- Born: February 21, 1917 Columbus, Ohio, US
- Died: June 19, 1966 (aged 49)
- Education: Ohio State University
- Occupations: Radio personality and game show host
- Notable work: Name That Tune

= Norman Benson =

American radio and game show host

Norman "Red" Benson (February 21, 1917 – June 19, 1966) was an American radio and game show host best known for serving as the original host of Name That Tune when it first premiered on NBC Radio in December 1952. In 1953, Name That Tune premiered on television as part of NBC's primetime lineup, also with Benson as host. In summer 1954, CBS picked up Name That Tune, with Bill Cullen replacing Benson as host.

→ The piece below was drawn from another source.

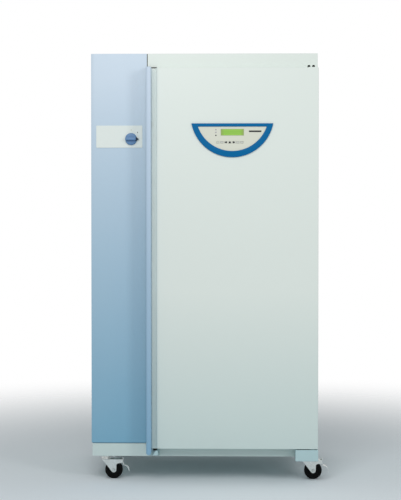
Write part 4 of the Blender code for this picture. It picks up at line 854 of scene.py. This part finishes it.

Cullen would host Name That Tune on CBS until its cancellation in 1959.

== Early life ==
Benson was born in Columbus, Ohio on February 21, 1917, and was a graduate of Ohio State University. He also served in the US Navy as a frogman in World War II before starting his television career.

== Career ==
Benson worked at WCAU radio and WEEU radio in Reading, Pennsylvania (a suburb of Philadelphia) before moving to New York City where he hosted several different network television programs including Name That Tune. After the NBC series ended, Benson returned to Philadelphia where he hosted a talk show on WPEN radio.

A member of ASCAP, he wrote several songs including "Rosalinda" and "Here Today, Gone Tomorrow."

== Personal life ==
Benson died at his home on June 19, 1966, at the age of 49.